(Records with modeling code)
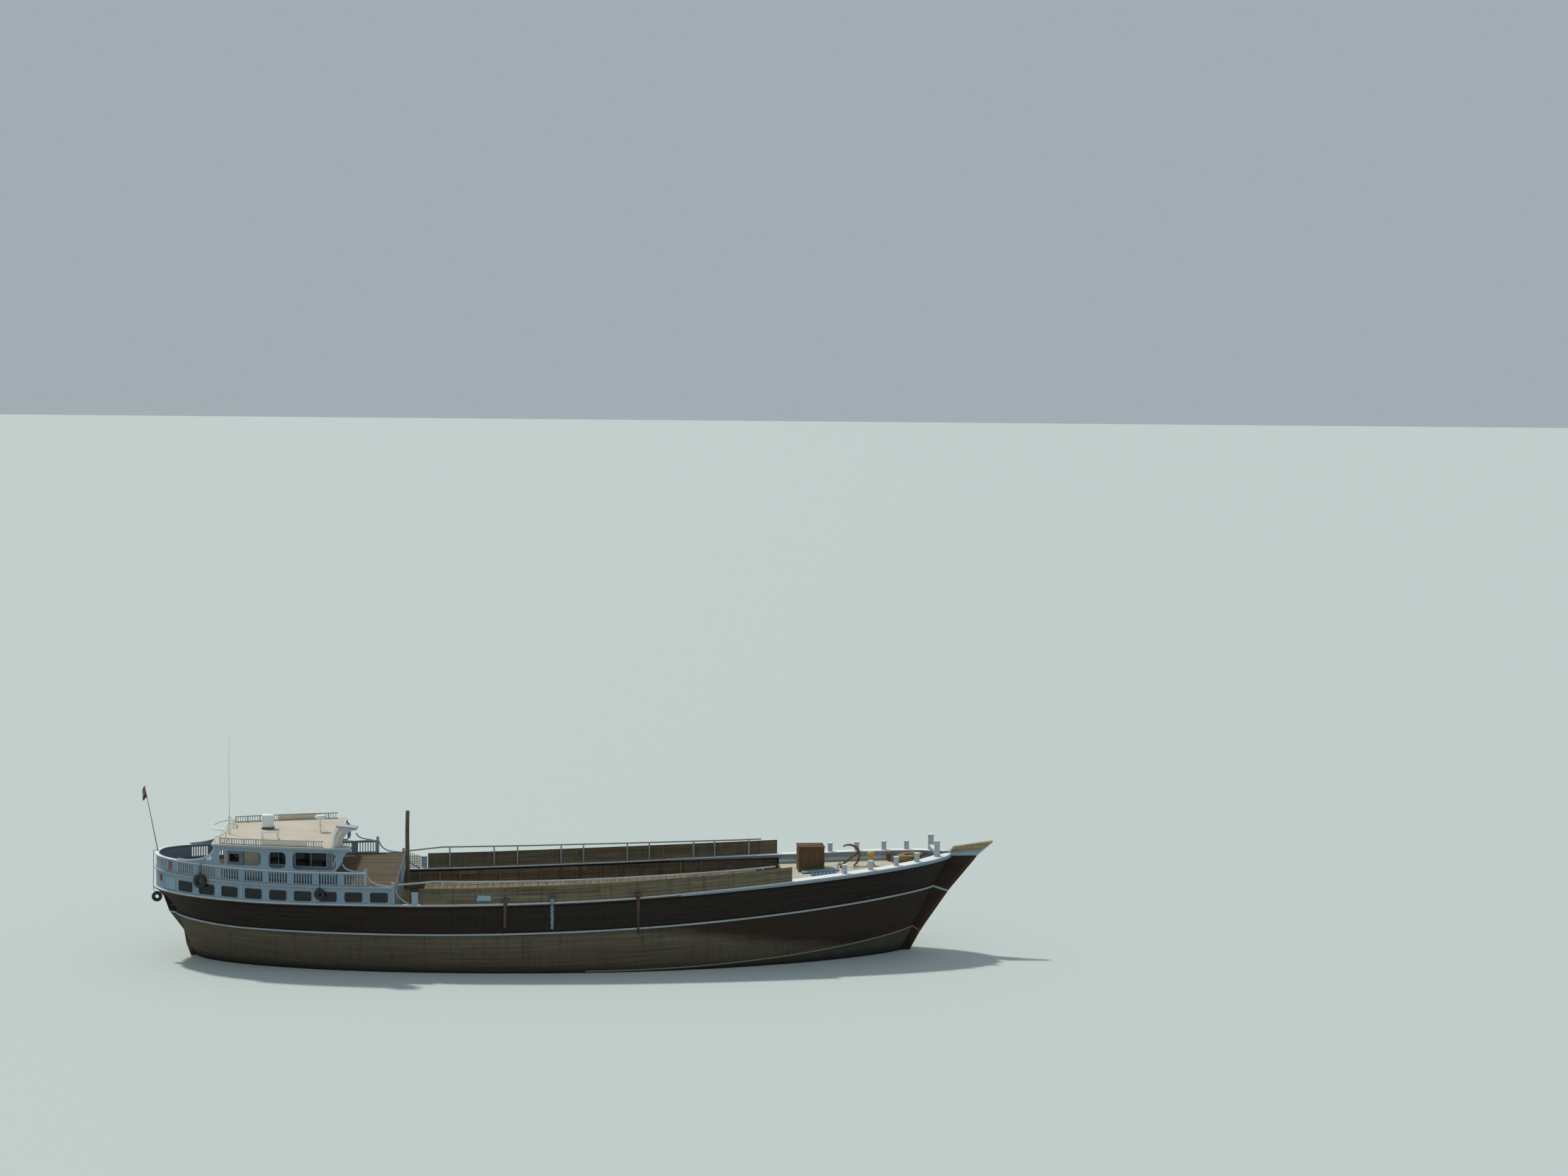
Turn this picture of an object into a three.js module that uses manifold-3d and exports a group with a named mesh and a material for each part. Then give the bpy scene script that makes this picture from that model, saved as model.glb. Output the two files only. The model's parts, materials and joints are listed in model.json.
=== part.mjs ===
// Cargo dhow: a wooden motor dhow with a stump mast, as a 1:2 scale model of a boat 50 m long.
// Millimetres, +Z up, bow towards +X, port towards +Y. The origin is on the waterline, on the
// centreline, halfway between the ends of the hull. Every size below is the model's own size.
import * as THREE from 'three';
import { mergeVertices } from 'three/addons/utils/BufferGeometryUtils.js';
import Module from 'manifold-3d';

const wasm = await Module();
wasm.setup();

// Driving dimensions of the hull
const GAP = 0.3; // left between planking surfaces that touch
const SEAT = 0.8; // left under a piece that stands on another
const MID_X = -500; // the widest station
const POST_HALF = 75; // half the width of stem and sternpost
const KEEL_HALF = 90;
const KEEL_BOTTOM = -1825;
const RABBET_Z = -1650; // where the bottom planking meets the keel
const TOPSIDE_THICK = 120;
const MAIN_DECK_DROP = 525; // below the sheer line
const FOREDECK_DROP = 175;
const FOREDECK_AFT_X = 6200;
const POOP_FRONT_X = -5300;

const clamp = (value, low, high) => Math.min(Math.max(value, low), high);
const lerp = (a, b, t) => a + (b - a) * t;
const rise = (distance, length, power) => Math.max(0, distance / length) ** power;

// Heights along the boat
const sheerCurve = (x) => 1950 + 150 * rise(-8000 - x, 4500, 2) + 900 * rise(x + 5000, 16150, 1.75);
const waleCurve = (x) => 1125 + 160 * rise(-9500 - x, 2500, 2) + 825 * rise(x + 5000, 15650, 1.9);
const knuckleCurve = (x) => lerp(waleCurve(x), sheerCurve(x), 0.6);
const poopRise = (x) => 185 * rise(-7500 - x, 5000, 1.7);

// Level lines of the hull. aft and fore are where a line meets the posts, half is its greatest
// half-breadth, and round and full are the exponents of its quarter curves aft and forward.
const LINES = {
  sheer: {
    aft: -12440, fore: 11165, half: 3476,
    aftRound: 2.2, aftFull: 2.3, foreRound: 1.6, foreFull: 2.0, height: sheerCurve,
  },
  knuckle: {
    aft: -12130, fore: 10970, half: 3440,
    aftRound: 2.35, aftFull: 1.75, foreRound: 1.75, foreFull: 1.6, height: knuckleCurve,
  },
  wale: {
    aft: -11820, fore: 10675, half: 3357,
    aftRound: 2.6, aftFull: 1.4, foreRound: 1.95, foreFull: 1.33, height: waleCurve,
  },
  water: {
    aft: -11230, fore: 9700, half: 3293,
    aftRound: 2.2, aftFull: 1.6, foreRound: 1.93, foreFull: 1.29, height: () => 0,
  },
};

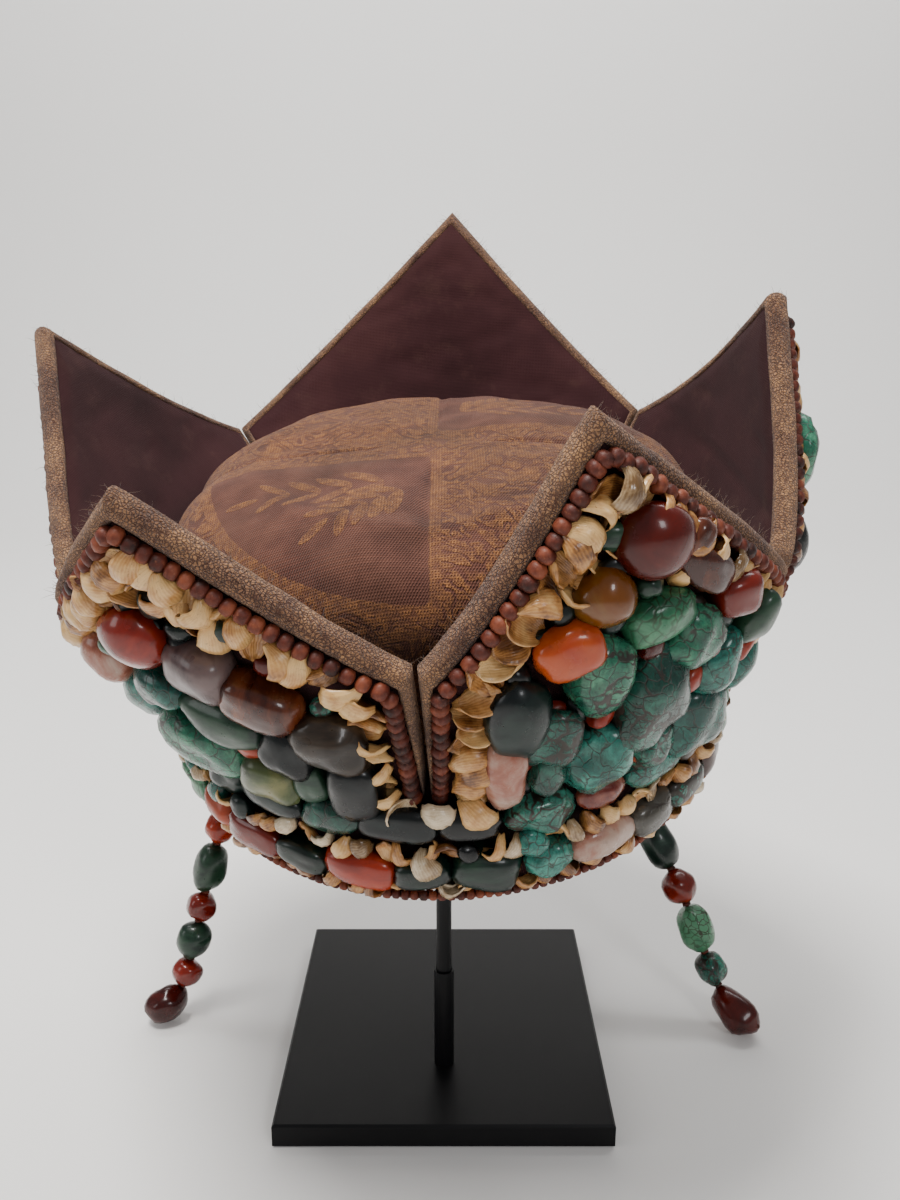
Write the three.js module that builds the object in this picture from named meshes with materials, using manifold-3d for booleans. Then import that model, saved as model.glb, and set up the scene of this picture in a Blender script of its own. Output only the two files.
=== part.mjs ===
import * as THREE from 'three';
import Module from 'manifold-3d';

const wasm = await Module();
wasm.setup();

// Lengths are in millimetres and angles in degrees. +Z is up and the front faces -Y.
const GAP = 0.3;
const VALLEY_GAP = 0.4;
const SEAM_GAP = 0.8;
const LAYER_GAP = 0.5;

// Display stand
const PLATE_SIDE = 130;
const PLATE_THICK = 10;
const PLATE_CHAMFER = 0.8;
const SLEEVE_DIAMETER = 8;
const SLEEVE_HEIGHT = 43;
const SLEEVE_WALL = 0.7;
const ROD_FORWARD = 30;
const PAD_RADIUS = 26;
const PAD_THICK = 7;

// Crown: turn 0 is the front, and turns grow towards +X
const CROWN_CENTRE = [3, -8, 152];
const CROWN_TILT = 14;
const CROWN_ROLL = -3;
const HEAD_RADIUS = 88;
const BAND_WALL = 5;
const BAND_HEIGHT = 41;
const CAP_WALL = 2.5;
const CAP_HEIGHT = 115;
const CAP_FOOT = 3;
const LOBE_RISE = 150;
const LOBE_THICK = 6;
const BINDING_WIDTH = 8;
const BINDING_THICK = 7.5;
const BINDING_PITCH = 13;
const BACKING = 2;
const STONE_BED = 0.8;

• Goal
Reprint the data above from the opening line to the line holding "const poopRise = (x)", inclusive, and nothing else.

• Reply
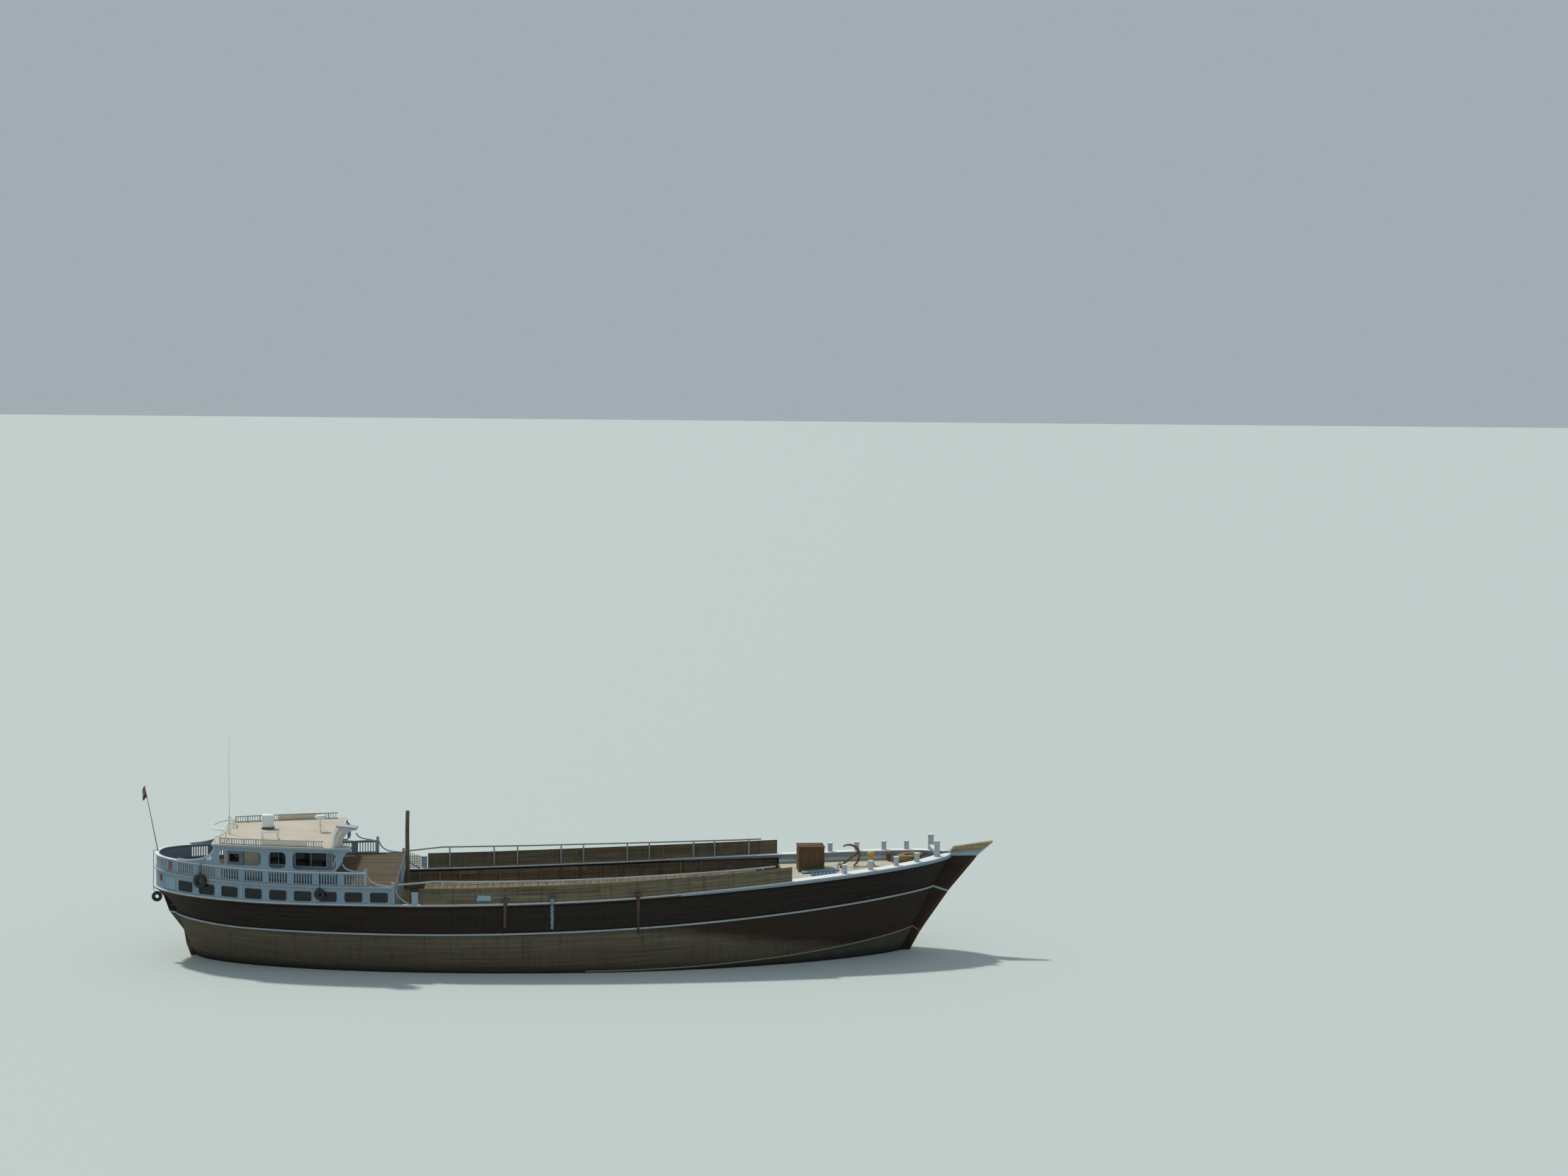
Turn this picture of an object into a three.js module that uses manifold-3d and exports a group with a named mesh and a material for each part. Then give the bpy scene script that makes this picture from that model, saved as model.glb. Output the two files only. The model's parts, materials and joints are listed in model.json.
=== part.mjs ===
// Cargo dhow: a wooden motor dhow with a stump mast, as a 1:2 scale model of a boat 50 m long.
// Millimetres, +Z up, bow towards +X, port towards +Y. The origin is on the waterline, on the
// centreline, halfway between the ends of the hull. Every size below is the model's own size.
import * as THREE from 'three';
import { mergeVertices } from 'three/addons/utils/BufferGeometryUtils.js';
import Module from 'manifold-3d';

const wasm = await Module();
wasm.setup();

// Driving dimensions of the hull
const GAP = 0.3; // left between planking surfaces that touch
const SEAT = 0.8; // left under a piece that stands on another
const MID_X = -500; // the widest station
const POST_HALF = 75; // half the width of stem and sternpost
const KEEL_HALF = 90;
const KEEL_BOTTOM = -1825;
const RABBET_Z = -1650; // where the bottom planking meets the keel
const TOPSIDE_THICK = 120;
const MAIN_DECK_DROP = 525; // below the sheer line
const FOREDECK_DROP = 175;
const FOREDECK_AFT_X = 6200;
const POOP_FRONT_X = -5300;

const clamp = (value, low, high) => Math.min(Math.max(value, low), high);
const lerp = (a, b, t) => a + (b - a) * t;
const rise = (distance, length, power) => Math.max(0, distance / length) ** power;

// Heights along the boat
const sheerCurve = (x) => 1950 + 150 * rise(-8000 - x, 4500, 2) + 900 * rise(x + 5000, 16150, 1.75);
const waleCurve = (x) => 1125 + 160 * rise(-9500 - x, 2500, 2) + 825 * rise(x + 5000, 15650, 1.9);
const knuckleCurve = (x) => lerp(waleCurve(x), sheerCurve(x), 0.6);
const poopRise = (x) => 185 * rise(-7500 - x, 5000, 1.7);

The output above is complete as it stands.